Select the right provider and features
Evaluate purchasing card providers on ERP integration capabilities first. Native integration with accounting systems eliminates manual data entry and allows automated reconciliation. For companies using accounting software consultants, verify the purchasing card provider supports your specific ERP configuration. Virtual card issuance should be standard, providing transaction-specific card numbers that reduce fraud risk and allow vendor-specific controls. Modern platforms like Ramp combine purchasing card controls with corporate card flexibility, while traditional bank programs may offer better pricing for straightforward purchasing-only needs.
Frequently asked questions
Can you use both purchasing cards and traditional corporate cards together?
Most companies operate hybrid programs using purchasing cards for distributed routine purchasing across many employees while maintaining traditional corporate cards for senior leadership discretionary spending. Issuing both types to the same individuals creates confusion about which card to use when.
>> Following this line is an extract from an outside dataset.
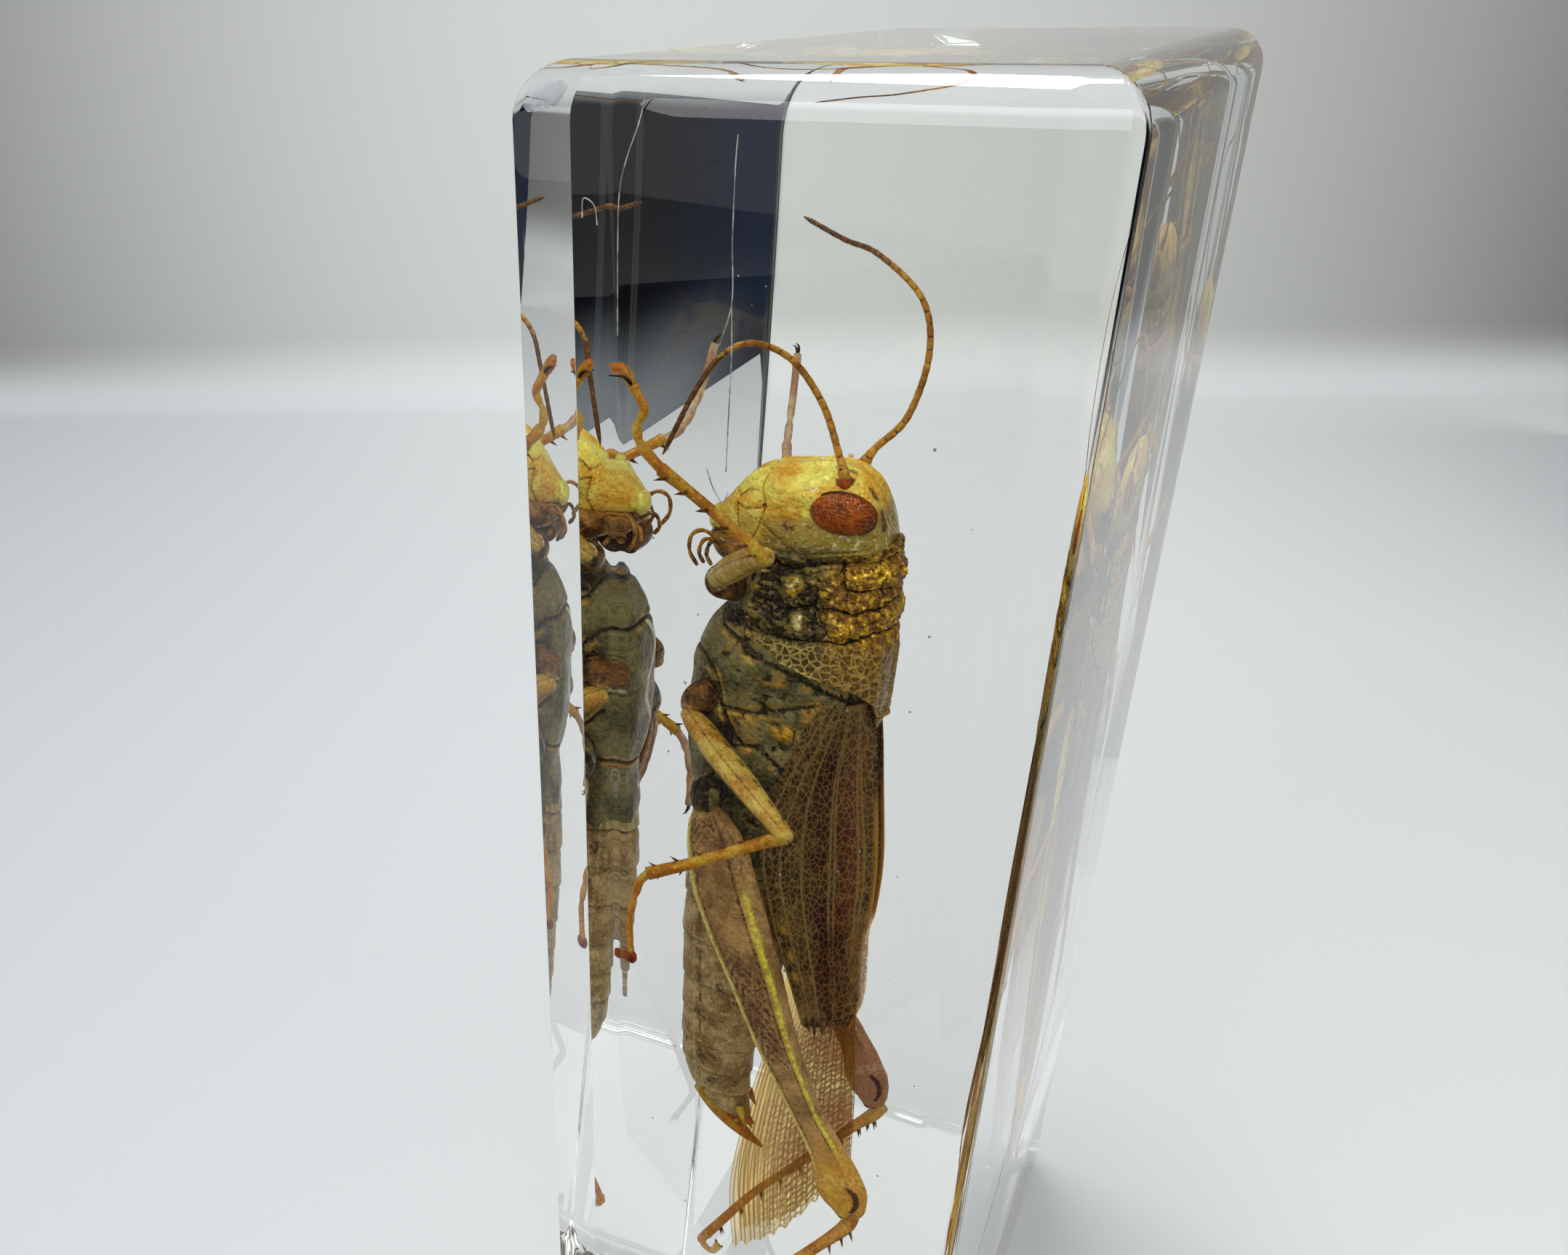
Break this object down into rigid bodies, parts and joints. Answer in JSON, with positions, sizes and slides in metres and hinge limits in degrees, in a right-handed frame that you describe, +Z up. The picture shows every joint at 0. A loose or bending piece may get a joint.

What's the actual cost difference between purchasing cards and traditional procurement?
Organizations save $62-71 per transaction with purchasing cards compared to traditional procurement methods, based on government agency analysis. Companies processing 10,000 transactions annually achieve direct processing cost savings of $180,600 to $710,000.
What spending limits work best for purchasing card programs?
Most purchasing card programs set individual transaction limits between $500 and $5,000 depending on employee role and purchase category, with monthly spending caps ranging from $2,000 to $25,000 per cardholder. You can adjust these limits based on your specific purchasing patterns and risk tolerance.
How long does purchasing card rollout take?
Plan for 6-12 weeks from vendor selection to full rollout for a company with 50-500 employees. You'll spend 2-3 weeks defining spending policies, 1-2 weeks on system configuration, 2-3 weeks on pilot testing, and 2-4 weeks on company-wide rollout with training.